The final piece is a Conditional Random Field, or CRF, decoding layer. This component ensures that the predictions make sense together as a sequence. For example, if the model predicts that a word is part of a person's name, the CRF layer helps ensure the next word is also part of that name, rather than jumping randomly between different types of entities .

Steps to Understanding How This Model Identifies Movie Elements

• Feature Extraction: The system analyzes each word in a review and extracts multiple types of information, including word embeddings, parts-of-speech tags, and chunking data that reveals how words relate to each other.
• Bidirectional Processing: BiLSTM networks read text in both directions, forward and backward, allowing the model to understand context from words that come before and after any given word.
• Sequence Decoding: The CRF layer takes the neural network's predictions and applies logical rules to ensure that sequences of entity labels make grammatical and semantic sense together.
• Entity and Aspect Extraction: The final output identifies specific named entities like actor names and movie titles, while simultaneously extracting domain-specific aspects like plot or cinematography and their associated opinions.
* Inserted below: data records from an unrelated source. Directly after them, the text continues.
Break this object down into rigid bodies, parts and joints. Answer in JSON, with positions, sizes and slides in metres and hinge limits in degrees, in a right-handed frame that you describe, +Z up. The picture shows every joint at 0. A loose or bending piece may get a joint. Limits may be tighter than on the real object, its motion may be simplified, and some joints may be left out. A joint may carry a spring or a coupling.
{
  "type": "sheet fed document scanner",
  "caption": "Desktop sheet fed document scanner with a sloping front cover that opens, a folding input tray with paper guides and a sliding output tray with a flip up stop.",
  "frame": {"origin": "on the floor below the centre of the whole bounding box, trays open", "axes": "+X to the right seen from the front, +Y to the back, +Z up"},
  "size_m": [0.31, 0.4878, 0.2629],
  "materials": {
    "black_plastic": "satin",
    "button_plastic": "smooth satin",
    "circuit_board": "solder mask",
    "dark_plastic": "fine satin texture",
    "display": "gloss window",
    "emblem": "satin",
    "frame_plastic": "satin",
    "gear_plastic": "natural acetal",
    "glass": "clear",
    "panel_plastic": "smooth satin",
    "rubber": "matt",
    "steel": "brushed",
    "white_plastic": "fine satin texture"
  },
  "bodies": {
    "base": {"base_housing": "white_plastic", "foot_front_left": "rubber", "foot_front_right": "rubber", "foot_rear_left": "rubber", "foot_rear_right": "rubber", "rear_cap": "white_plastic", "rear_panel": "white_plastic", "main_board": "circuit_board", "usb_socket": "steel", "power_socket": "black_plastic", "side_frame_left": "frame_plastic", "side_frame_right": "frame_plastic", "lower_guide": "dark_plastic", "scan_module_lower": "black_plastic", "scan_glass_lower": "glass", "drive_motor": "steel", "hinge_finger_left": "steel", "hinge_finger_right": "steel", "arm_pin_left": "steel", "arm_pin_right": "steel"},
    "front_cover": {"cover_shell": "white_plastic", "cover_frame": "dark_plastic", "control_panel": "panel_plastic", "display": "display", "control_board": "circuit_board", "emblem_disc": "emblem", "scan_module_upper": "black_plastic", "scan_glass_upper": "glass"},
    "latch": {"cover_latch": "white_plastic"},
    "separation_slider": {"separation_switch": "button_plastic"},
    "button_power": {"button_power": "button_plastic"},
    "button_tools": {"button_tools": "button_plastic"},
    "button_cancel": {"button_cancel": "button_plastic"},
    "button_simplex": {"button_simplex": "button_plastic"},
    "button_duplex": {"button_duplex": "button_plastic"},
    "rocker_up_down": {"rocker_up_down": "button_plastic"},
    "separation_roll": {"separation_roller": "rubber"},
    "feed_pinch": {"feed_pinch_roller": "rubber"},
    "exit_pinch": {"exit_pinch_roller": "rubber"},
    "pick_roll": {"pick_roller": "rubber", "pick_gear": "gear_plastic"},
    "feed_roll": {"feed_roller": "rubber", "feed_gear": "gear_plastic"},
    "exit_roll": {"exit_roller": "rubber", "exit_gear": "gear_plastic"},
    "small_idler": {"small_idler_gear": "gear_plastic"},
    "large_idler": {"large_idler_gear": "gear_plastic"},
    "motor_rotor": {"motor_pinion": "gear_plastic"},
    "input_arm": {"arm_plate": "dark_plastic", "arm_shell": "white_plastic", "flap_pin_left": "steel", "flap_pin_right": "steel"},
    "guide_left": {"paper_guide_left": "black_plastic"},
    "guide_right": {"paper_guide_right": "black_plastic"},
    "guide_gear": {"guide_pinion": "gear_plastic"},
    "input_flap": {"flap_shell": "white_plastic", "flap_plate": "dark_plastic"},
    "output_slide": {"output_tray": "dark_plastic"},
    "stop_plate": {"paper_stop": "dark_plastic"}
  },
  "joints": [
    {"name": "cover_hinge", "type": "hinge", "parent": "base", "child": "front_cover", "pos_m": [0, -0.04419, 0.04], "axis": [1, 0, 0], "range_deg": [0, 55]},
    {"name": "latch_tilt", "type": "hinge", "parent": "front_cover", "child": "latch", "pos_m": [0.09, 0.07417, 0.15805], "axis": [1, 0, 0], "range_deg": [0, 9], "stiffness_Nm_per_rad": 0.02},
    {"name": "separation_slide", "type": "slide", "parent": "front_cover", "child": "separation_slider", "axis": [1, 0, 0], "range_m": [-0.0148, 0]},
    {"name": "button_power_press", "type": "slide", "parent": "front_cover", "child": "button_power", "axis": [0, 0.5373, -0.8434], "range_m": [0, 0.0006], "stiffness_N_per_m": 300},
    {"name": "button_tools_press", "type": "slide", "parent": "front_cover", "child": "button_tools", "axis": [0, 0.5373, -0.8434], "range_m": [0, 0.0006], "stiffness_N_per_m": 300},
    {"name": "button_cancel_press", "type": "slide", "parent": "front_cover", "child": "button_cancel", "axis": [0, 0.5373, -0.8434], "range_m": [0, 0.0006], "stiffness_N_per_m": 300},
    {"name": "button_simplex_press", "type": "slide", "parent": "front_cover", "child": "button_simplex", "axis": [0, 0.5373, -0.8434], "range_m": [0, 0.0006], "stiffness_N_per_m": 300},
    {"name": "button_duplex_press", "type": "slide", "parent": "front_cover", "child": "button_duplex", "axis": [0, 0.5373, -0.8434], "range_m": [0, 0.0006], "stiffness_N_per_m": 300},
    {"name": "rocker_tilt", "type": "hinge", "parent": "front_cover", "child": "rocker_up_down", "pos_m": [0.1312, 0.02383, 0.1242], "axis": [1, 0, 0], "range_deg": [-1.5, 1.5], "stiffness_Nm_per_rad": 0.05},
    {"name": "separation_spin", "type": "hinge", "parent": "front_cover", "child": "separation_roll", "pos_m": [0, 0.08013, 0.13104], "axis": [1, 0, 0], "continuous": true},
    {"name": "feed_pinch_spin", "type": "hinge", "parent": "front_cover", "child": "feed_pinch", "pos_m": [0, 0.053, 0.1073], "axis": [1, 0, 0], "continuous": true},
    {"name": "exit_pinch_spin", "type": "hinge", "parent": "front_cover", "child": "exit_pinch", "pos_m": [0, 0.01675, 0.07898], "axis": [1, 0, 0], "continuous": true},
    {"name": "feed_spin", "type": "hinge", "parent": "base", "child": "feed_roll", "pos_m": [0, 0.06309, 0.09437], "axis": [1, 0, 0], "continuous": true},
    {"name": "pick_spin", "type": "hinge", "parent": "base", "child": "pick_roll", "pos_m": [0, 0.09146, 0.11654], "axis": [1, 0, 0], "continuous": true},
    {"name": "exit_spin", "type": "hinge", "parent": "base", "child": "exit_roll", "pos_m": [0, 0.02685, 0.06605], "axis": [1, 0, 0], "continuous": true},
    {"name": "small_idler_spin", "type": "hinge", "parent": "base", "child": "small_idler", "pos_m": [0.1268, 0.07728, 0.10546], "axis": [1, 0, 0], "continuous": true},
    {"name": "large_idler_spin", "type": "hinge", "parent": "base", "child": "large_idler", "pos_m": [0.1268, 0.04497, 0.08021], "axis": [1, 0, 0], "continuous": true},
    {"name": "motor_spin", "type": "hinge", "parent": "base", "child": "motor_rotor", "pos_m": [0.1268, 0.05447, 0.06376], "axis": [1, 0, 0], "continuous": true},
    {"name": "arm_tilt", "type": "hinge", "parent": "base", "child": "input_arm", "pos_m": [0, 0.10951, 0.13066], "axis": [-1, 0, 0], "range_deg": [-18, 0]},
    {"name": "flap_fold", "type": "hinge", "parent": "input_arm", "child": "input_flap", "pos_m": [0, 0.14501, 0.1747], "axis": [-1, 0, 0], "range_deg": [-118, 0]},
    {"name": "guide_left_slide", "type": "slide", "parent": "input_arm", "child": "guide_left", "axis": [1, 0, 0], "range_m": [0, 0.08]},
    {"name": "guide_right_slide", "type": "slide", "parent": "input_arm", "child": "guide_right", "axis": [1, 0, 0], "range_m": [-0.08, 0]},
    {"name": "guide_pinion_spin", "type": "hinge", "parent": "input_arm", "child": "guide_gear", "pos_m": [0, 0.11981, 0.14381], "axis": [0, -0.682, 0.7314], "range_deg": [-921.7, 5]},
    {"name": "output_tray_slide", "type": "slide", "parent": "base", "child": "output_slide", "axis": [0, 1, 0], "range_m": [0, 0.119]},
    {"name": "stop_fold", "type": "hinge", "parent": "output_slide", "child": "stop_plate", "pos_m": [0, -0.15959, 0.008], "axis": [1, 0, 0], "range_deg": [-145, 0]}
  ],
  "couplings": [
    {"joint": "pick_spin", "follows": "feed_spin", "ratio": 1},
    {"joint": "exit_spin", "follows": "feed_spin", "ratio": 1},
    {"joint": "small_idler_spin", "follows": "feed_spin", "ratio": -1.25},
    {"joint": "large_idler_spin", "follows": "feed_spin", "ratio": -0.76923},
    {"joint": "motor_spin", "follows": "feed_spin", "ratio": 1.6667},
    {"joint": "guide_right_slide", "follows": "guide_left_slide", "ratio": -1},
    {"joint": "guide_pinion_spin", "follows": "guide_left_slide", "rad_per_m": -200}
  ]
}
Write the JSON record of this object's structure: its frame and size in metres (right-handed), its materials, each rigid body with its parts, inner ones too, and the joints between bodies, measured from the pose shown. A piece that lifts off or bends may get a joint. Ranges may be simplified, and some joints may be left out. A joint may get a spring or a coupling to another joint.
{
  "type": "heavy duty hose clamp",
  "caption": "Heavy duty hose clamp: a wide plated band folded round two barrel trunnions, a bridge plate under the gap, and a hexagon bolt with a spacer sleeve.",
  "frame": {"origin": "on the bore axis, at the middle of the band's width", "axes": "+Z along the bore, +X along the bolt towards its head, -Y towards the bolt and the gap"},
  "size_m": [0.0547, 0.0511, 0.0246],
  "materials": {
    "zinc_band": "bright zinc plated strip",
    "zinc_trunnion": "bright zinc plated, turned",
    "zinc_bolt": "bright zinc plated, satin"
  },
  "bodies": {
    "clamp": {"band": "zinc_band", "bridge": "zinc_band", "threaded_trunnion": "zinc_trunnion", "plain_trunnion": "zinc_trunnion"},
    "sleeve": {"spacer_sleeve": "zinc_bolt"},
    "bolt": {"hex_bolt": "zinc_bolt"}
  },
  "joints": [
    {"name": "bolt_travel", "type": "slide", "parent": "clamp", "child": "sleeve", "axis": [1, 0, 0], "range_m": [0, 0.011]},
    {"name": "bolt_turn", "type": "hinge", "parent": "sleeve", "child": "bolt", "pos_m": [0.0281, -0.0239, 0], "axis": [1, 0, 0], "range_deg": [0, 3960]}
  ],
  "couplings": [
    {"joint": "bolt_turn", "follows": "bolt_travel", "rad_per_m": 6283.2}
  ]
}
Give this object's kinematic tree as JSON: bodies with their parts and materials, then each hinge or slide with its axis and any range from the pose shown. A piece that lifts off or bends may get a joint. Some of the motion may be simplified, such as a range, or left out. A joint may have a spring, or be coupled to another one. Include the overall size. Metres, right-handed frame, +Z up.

What Do the Results Actually Show?

The researchers tested their model on movie reviews and validated it across two other domains: restaurant reviews and laptop product reviews. The results demonstrate that the approach works well across different types of text .

On movie reviews, the model achieved an F1-score of 0.89, which translates to roughly 89% accuracy when balancing both precision and recall. This means the system correctly identified named entities and their associated aspects about 89% of the time .

What's particularly noteworthy is how this performance compares to the computational cost. The BiLSTM-CRF architecture requires far fewer parameters and much less computing power than large transformer-based models. For organizations processing thousands of reviews daily, this difference translates directly into lower infrastructure costs and faster processing times .

The researchers tested six different configurations of their model, varying which linguistic features were included and whether the CRF layer was used. The versions that incorporated parts-of-speech tags consistently outperformed baseline configurations, suggesting that explicit linguistic information genuinely helps the model understand text structure .

Why Should Businesses Actually Care About This?

For companies analyzing customer reviews at scale, this research offers a practical alternative to fine-tuning massive transformer models. Movie studios, streaming services, and entertainment companies could use this approach to automatically extract which actors, directors, and specific movie elements are being discussed most frequently and whether the sentiment is positive or negative .

The same logic applies to restaurants analyzing customer feedback or electronics companies monitoring product reviews. Instead of deploying expensive, resource-intensive models, organizations can use a more targeted approach that's specifically designed for extracting structured information from unstructured text .

The research also demonstrates that explicit linguistic features, which are often hidden inside the attention mechanisms of transformer models, can be made visible and interpretable. This transparency matters for industries where understanding why an AI system made a particular decision is important for compliance or quality assurance .

What Are the Broader Implications for NLP Development?

This work challenges the assumption that bigger always means better in natural language processing. While large transformer models have dominated recent AI headlines, this research shows that thoughtfully designed, domain-specific architectures can deliver strong performance with a fraction of the computational overhead .

The integrated approach to combining named entity recognition with aspect-based sentiment identification also suggests a direction for future NLP research. Rather than treating language understanding as a series of separate tasks, systems that jointly model multiple aspects of language structure may capture relationships that separate models miss .

For researchers and practitioners building NLP systems, the key takeaway is that linguistic knowledge still matters. Incorporating explicit features like parts-of-speech tags and chunking information alongside deep learning architectures can improve both performance and interpretability without requiring the computational resources of cutting-edge large language models.